Attacking the “centralising tendencies” of the SNP, Tomkins wrote: “When the SNP does act to make reforms in Scotland, two tendencies in its policy-making are striking. The SNP’s illiberalism should not, perhaps, surprise us, nationalism in Europe all too often having sacrificed individual freedoms on the altar of national self-determination. The party’s centralising tendencies, however, are remarkable given the SNP’s vocal opposition to rule from London.”

The SNP is not the only target Tomkins takes aim at in his latest blog post. Ahead of the referendum, he describes how he offered his legal expertise to all of the main Unionist parties: “I worked for the Advocate General, the Liberal Democrat peer Lord Wallace. I worked for the Scottish Conservatives (with the party’s Strathclyde Commission, examining the operation and reform of devolution). But with Labour nothing happened – they kept asking me who I voted for, not what I could offer in Scotland’s constitutional moment of need. They are the most tribal politicians I have ever encountered.”

Tomkins goes on to describe himself as: “liberal, modern, reformist. Committed to the Union, of course, but also to renewing and breathing fresh life into it through devolution and decentralisation, driving power down not hoarding it at the top.”

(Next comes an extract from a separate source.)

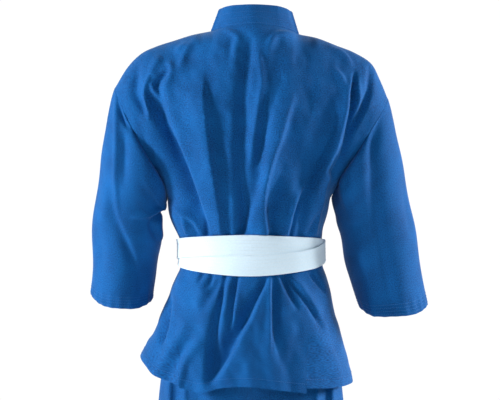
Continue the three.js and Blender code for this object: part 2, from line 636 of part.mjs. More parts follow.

Professor Tomkins was the subject of a minor controversy earlier this year, when he invited Daniel Taub, the Israeli ambassador to the United Kingdom, to the University to give a guest lecture. The University confirmed that the ambassador was invited by “academic colleagues”, and denied that the visit was for anything other than academic purposes. At the time, protesters from the Scottish Palestinian Solidarity Campaign called for Tomkins to resign.
When asked how the University, as Professor Tomkins’ employer, would respond if the law professor became an elected member of the Scottish Parliament, a spokesperson said: “We are fully supportive of any staff member who wishes to take part in the democratic process.”

Ruth Davidson, the leader of the Scottish Conservatives at Holyrood, who is currently an MSP for the Glasgow region, is to stand in the Lothians region instead, where the party believes it can make electoral gains. This would leave her position at the top of the Glasgow regional list vacant for Professor Tomkins.

Kyle Thornton, a twenty-one year old undergraduate studying politics and central and eastern European studies at the University of Glasgow, has also been selected as the Conservative and Unionist candidate for Glasgow Cathcart. He stood for election to Westminster earlier this year for the constituency of Glasgow South.